Y ahora ¿qué camino queda a esos ciudadanos que no sólo han sido privados de voto sino que han sido expulsados a la inanidad acusándoles de espíritu criminal? Otra vez la vieja España inmóvil en su arrogancia aniquiladora. Leo en las primeras horas tras dictar la sentencia los correos enviados por gentes anónimas a los principales periódicos españoles. Producen un rubor profundo. Son correos que urgen el exterminio, que recomiendan la muerte en vida de las prisiones, que dan por supuesto que una turba criminal quiere sentarse en las instituciones para asaltarlas con toda suerte de agresiones.

Repito, son correos anónimos, quizá porque están dictados al amparo de una tradición de servilismo y miedo. Son correos que demandan muerte desde el seguro del anonimato. Pues bien, esos ciudadanos son los que han juzgado ciertamente a miles de vascos que han de volver a su casa tras meterles la cabeza en la bolsa del Boletín Oficial del Estado.

¿Necesita realmente el Estado español ese nuevo desafío para justificarse a sí mismo como protagonista del Derecho? ¿Es tan inmensamente débil que provoca toda suerte de dramáticas posibilidades de respuesta para lavar su cara de viejo déspota ante la opinión de otros pueblos? España vive en permanente estado de excepción. Es un parque de bomberos dedicado a producir incendios. Por cierto ¿qué pensarán ahora esos pueblos que blasonan de democracia y libertad y que comparten con España su poder y el futuro de tantos seres humanos? Quizá los vascos hayan de acudir a los foros internacionales, y sobre todo a los europeos, para que esos estados digan con voz audible qué les parece la política de Madrid. Porque estar en Europa significa aceptar la dura y antigua marcha de los europeos más significativos hacia un horizonte de salvaguardas, respetos y libertades. Claro que la duda sobre la pobreza del momento moral presente empieza en la consideración de lo que han renunciado a conservar esos pueblos. Pero esos pueblos, con sus estados, están ahí pegando todos los días en su fachada más visible la alabanza y ensalzamiento de la democracia.

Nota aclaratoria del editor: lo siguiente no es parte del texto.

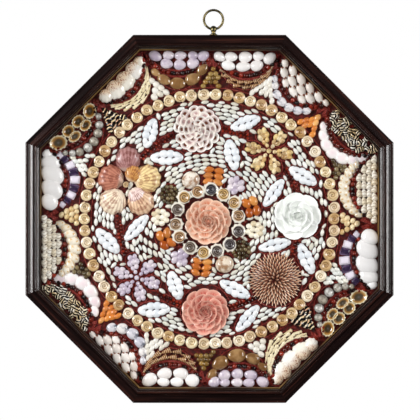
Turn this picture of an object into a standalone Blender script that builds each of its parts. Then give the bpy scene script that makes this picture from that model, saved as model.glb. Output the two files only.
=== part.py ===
"""An octagonal shell picture: a moulded mahogany frame of eight mitred rails, a board
inside it that carries patterns of sea shells, and a brass ring in a ball stud on top.

The picture hangs on a wall. Its back is the plane y = 0, it faces -Y, +Z is up, and the
origin is the middle of its back. Sizes are in metres. Each group of shells is one solid:
shells that are fused where they touch, on the card or bed that they are glued to.
"""
import math
from functools import partial

import bmesh
import bpy
from mathutils import Matrix, Vector

# Frame
PICTURE_ACROSS_FLATS = 0.457
RAIL_WIDTH = 0.018
RAIL_DEPTH = 0.042
RAIL_SIDE_HEIGHT = 0.033
EDGE_ROUND = 0.0012
REBATE_WIDTH = 0.006
SIGHT_LIP_WIDTH = 0.0006
FIT_GAP = 0.0003

# Boards and lining
BACK_BOARD_THICKNESS = 0.005
GROUND_BOARD_THICKNESS = 0.004
LINER_THICKNESS = 0.0015
LINER_CLEARANCE_TO_LIP = 0.001
BED_THICKNESS = 0.0012

# Brass hanger
HANGER_OFFSET = 0.005
HANGER_FROM_WALL = 0.012
RING_RADIUS = 0.0119
RING_WIRE = 0.0033
BALL_DIAMETER = 0.0087
BALL_HEIGHT = 0.008
NECK_DIAMETER = 0.006
FOOT_DIAMETER = 0.0107
RING_PLAY = 0.0009

# Border of lunettes
BAND_INNER_SAGITTA = 0.0235
BAND_OUTER_SAGITTA = 0.0317
BORDER_DEPTH = 0.0474
BAND_HEIGHT = 0.0034
CRESCENT_HEIGHT = 0.0058
LUNETTES_PER_SIDE = 2

# Rings of snails
SNAIL_DIAMETER = 0.0149
SNAIL_HEIGHT = 0.0075
SNAIL_RING_CLEARANCE = 0.0053
INNER_SNAIL_DIAMETER = 0.0150
INNER_SNAIL_COUNT = 14
INNER_SNAIL_CLEARANCE = 0.0009

# Centre
CENTRE_SHIFT = (-0.0025, -0.0033)
CENTRE_ROSE_RADIUS = 0.0302
CENTRE_ROSE_HEIGHT = 0.0150
CLUSTER_COUNT = 12
CLUSTER_DEPTH = 0.0185
CLUSTER_HEIGHT = 0.0055
CLUSTER_START = 10.0

# Medallions: how far each one reaches, and where it lies on the dial, in degrees from +X
MEDALLION_HEIGHT = 0.0135
SPOTTED_ROSE_RADIUS = 0.0308
WHITE_ROSE_RADIUS = 0.0308
PINK_ROSE_RADIUS = 0.0314
SPINY_DOME_RADIUS = 0.0336
SPINY_DOME_HEIGHT = 0.0165
GOLD_FLOWER_RADIUS = 0.0305
LILAC_FLOWER_RADIUS = 0.0305
SCALLOP_FLOWER_REACH = 0.0455
MEDALLION_CLEARANCE = 0.0016
SCALLOP_ANGLE = 155.7
SPOTTED_ANGLE = 97.8
GOLD_ANGLE = 48.7
WHITE_ANGLE = 1.9
DOME_ANGLE = -42.9
PINK_ANGLE = -92.5
LILAC_ANGLE = -141.2

# Bead garland and white leaves
GARLAND_WIDTH = 0.0068
GARLAND_CORD = 0.0010
GARLAND_BEADS_HEIGHT = 0.0032
LEAF_LENGTH = 0.0400
LEAF_WIDTH = 0.0205
LEAF_HEIGHT = 0.0062
LEAF_OUTWARD_STEP = 0.0176
LEAF_INWARD_STEP = 0.0231
LEAF_TO_CENTRE_GAP = 0.00483
LEAF_TURN_OUTER = 35.0
LEAF_TURN_INNER = -52.0
LEAF_ANGLE_OFFSET = -1.5

# Worked out from the sizes above
SIDES = 8
HALF_CORNER = math.pi / SIDES
OUTER_APOTHEM = PICTURE_ACROSS_FLATS / 2
SIGHT_APOTHEM = OUTER_APOTHEM - RAIL_WIDTH
BOARD_APOTHEM = SIGHT_APOTHEM + REBATE_WIDTH - FIT_GAP
BED_APOTHEM = SIGHT_APOTHEM - LINER_THICKNESS - 2 * FIT_GAP
GROUND_FRONT = BACK_BOARD_THICKNESS + FIT_GAP + GROUND_BOARD_THICKNESS
REBATE_DEPTH = GROUND_FRONT + FIT_GAP
BED_BACK = GROUND_FRONT + FIT_GAP
HALF_CHORD = BED_APOTHEM * math.tan(HALF_CORNER) / LUNETTES_PER_SIDE
SNAIL_RING_RADIUS = BED_APOTHEM - BORDER_DEPTH - SNAIL_RING_CLEARANCE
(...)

Cuando Bildu fue creado como una plataforma política del soberanismo subrayó muy claramente su voluntad de paz y legalidad. Y Madrid no ha querido creerlo. Y tampoco lo han creído sus jueces. Nadie les niega, sea dicho de antemano, el derecho a esa increencia. El tiempo y la actividad política dirán la última palabra. Pero lo que no debe hacerse jamás en sano Derecho es convertir la creencia íntima acerca del adversario potencial o declarado en un mecanismo de criminalización que construya pasarelas miserables sobre el futuro. Una criminalización, además, por inducción, manejando silogismos tristemente primarios y deduciendo el delito posible -¿es posible el delito posible?- mediante truculencias del razonamiento a partir de lo que se ha inducido previamente. Todo esto que viene sucediendo en torno a Euskal Herria huele a fruto de un lenguaje primario en tasca de trajinantes ¿Y para apoyar ese discurso es necesario que una serie de magistrados se vistan la toga en el más alto tribunal ordinario de España? ¿Es necesario que se desacredite a cuerpos policiales que han escrito unas páginas tan ácidas en la historia de los españoles? ¿Por qué España se empecina tan abruptamente en destruirse? Preguntas, preguntas... Y quinientos años sin respuestas.

Es imposible pensar otra cosa: los vascos habrán de seguir en la calle, con tenacidad inacabable, para supervivir como nación con derecho a tenerse por tal. No es lícito moralmente renunciar a uno mismo. Recordemos que en la moral castrense aceptada internacionalmente no puede condenarse a ningún prisionero que intente repetidamente su libertad ¿O ese principio ya no rige tampoco? ¿Es delito también buscar la libertad y la democracia por los procedimientos de protesta o de desobediencia que se tengan a mano, cegados ya los caminos normales y razonables? Respondan los que han convertido la palabra en delito y a los que la usan en delincuentes.

Si los vascos están plenos de vigor, como creo, mirarán ahora hacia Lakua para preguntarse si es lícito seguir en la obediencia a Madrid -porque Madrid es como un viejo y lujurioso convento, con sus oscuras obediencias- tras la ofensa recibida por tantos ciudadanos euskaldunes. Y si responden a esa interrogación negativamente surgirá de inmediato la pregunta clave: ¿qué hacer a partir de ahora? Miles de vascos no pueden transportar pacientemente la leña para su propio sacrificio y esperar a que surja nuevamente el milagro de la vida, entre otras cosas porque sólo es exigible una fe con límites razonables y no parece sensato poner la espalda mansamente sobre las brasas de la hoguera que alimentan otros.